_Prompt_:
Begin at the line containing "radii.append(0.45 * min((q" and stop at the line containing "record = json.load(file)"; copy those lines exactly, ends included, and nothing else.

# # # #

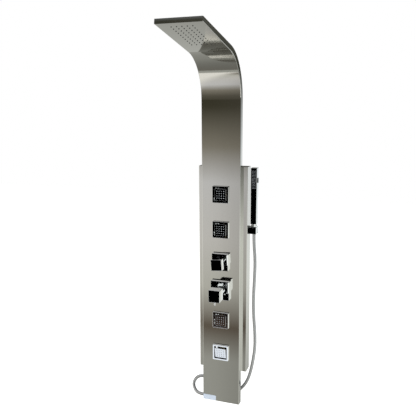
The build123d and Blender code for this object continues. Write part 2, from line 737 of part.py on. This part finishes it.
with BuildPart() as holder_screws:
    for y in SCREW_Y:
        with BuildSketch(Plane(origin=(HOLD_X + 8, y, z(798.5)), z_dir=(-1, 0, 0))):
            Circle(1.85)
        extrude(amount=9.5)
        with BuildSketch(Plane(origin=(HOLD_X - 1.5, y, z(798.5)), z_dir=(-1, 0, 0))):
            Circle(3.6)
        extrude(amount=2.4)
save(holder_screws, "holder_screws")

# ---------------------------------------------------------------- hose
HOSE = [
    (134.0, -32.0, 782.0), (134.0, -32.0, 738.0), (140.6, -31.5, 665.0), (138.4, -31.0, 585.0), (134.4, -31.0, 500.0),
    (135.4, -30.5, 418.0), (142.6, -30.0, 335.0), (143.6, -29.5, 265.0), (136.0, -29.0, 205.0), (126.0, -28.5, 152.0),
    (113.0, -28.0, 106.0), (92.0, -27.5, 66.0), (54.0, -27.0, 28.0), (0.0, -27.0, 20.0), (-44.0, -27.5, 53.0),
    (-84.0, -28.5, 86.0), (-126.0, -34.0, 85.0), (-147.0, -45.0, 51.0), (-130.0, -59.0, 21.0), (-106.0, -64.0, 13.5),
    (-83.8, -64.0, 13.5),
]
pts = [Vector(x, y, z(h)) for x, y, h in HOSE]
radii = []
for p, q, r in zip(pts, pts[1:], pts[2:]):
    turn = math.radians((q - p).get_angle(r - q))
    radii.append(0.45 * min((q - p).length, (r - q).length) / math.tan(turn / 2))
print("hose radii", [round(r) for r in radii])
print("hose runs", [round((b - a).length) for a, b in zip(pts, pts[1:])])
hose, hose_len = tube([tuple(p) for p in pts], radii, HOSE_D / 2, 0, tuple(pts[1] - pts[0]))
save(hose, "shower_hose")
print("hose length", round(hose_len), "volume", round(hose.part.volume), "expected",
      round(math.pi * 49 * hose_len))
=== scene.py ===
import json
import math
import bmesh
import bpy
from mathutils import Matrix, Vector


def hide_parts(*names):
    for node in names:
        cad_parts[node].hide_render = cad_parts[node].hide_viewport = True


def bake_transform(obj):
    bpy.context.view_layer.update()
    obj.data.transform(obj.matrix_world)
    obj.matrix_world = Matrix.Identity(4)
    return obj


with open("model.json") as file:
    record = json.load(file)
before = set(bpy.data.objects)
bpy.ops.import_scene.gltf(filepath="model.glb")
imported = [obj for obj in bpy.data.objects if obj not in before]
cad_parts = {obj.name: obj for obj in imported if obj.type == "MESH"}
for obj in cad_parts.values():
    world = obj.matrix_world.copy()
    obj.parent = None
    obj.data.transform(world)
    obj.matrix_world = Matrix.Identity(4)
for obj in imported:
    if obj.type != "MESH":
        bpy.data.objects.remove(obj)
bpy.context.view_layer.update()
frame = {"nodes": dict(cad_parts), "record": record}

scene = bpy.context.scene
nodes = frame["nodes"]


def Z(h):
    """Height above the column's underside, in mm, to the row frame, in metres."""
    return (h - 610.0) / 1000.0


# ------------------------------------------------------------------ camera
cam_data = bpy.data.cameras.new("camera")
cam_data.lens = 46.41
cam_data.sensor_width = 36.0
cam = bpy.data.objects.new("camera", cam_data)
scene.collection.objects.link(cam)
cam.location = (0.6858, -2.2060, 0.7007)
look = Vector((-0.32436, 0.92807, -0.18297)).to_track_quat("-Z", "Y").to_matrix().to_4x4()
cam.matrix_world = Matrix.Translation(cam.location) @ look @ Matrix.Rotation(math.radians(-0.27), 4, "Z")
scene.camera = cam
scene.view_settings.view_transform = "Standard"
scene.view_settings.look = "None"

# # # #

_Output for this exercise_:
    radii.append(0.45 * min((q - p).length, (r - q).length) / math.tan(turn / 2))
print("hose radii", [round(r) for r in radii])
print("hose runs", [round((b - a).length) for a, b in zip(pts, pts[1:])])
hose, hose_len = tube([tuple(p) for p in pts], radii, HOSE_D / 2, 0, tuple(pts[1] - pts[0]))
save(hose, "shower_hose")
print("hose length", round(hose_len), "volume", round(hose.part.volume), "expected",
      round(math.pi * 49 * hose_len))
=== scene.py ===
import json
import math
import bmesh
import bpy
from mathutils import Matrix, Vector


def hide_parts(*names):
    for node in names:
        cad_parts[node].hide_render = cad_parts[node].hide_viewport = True


def bake_transform(obj):
    bpy.context.view_layer.update()
    obj.data.transform(obj.matrix_world)
    obj.matrix_world = Matrix.Identity(4)
    return obj


with open("model.json") as file:
    record = json.load(file)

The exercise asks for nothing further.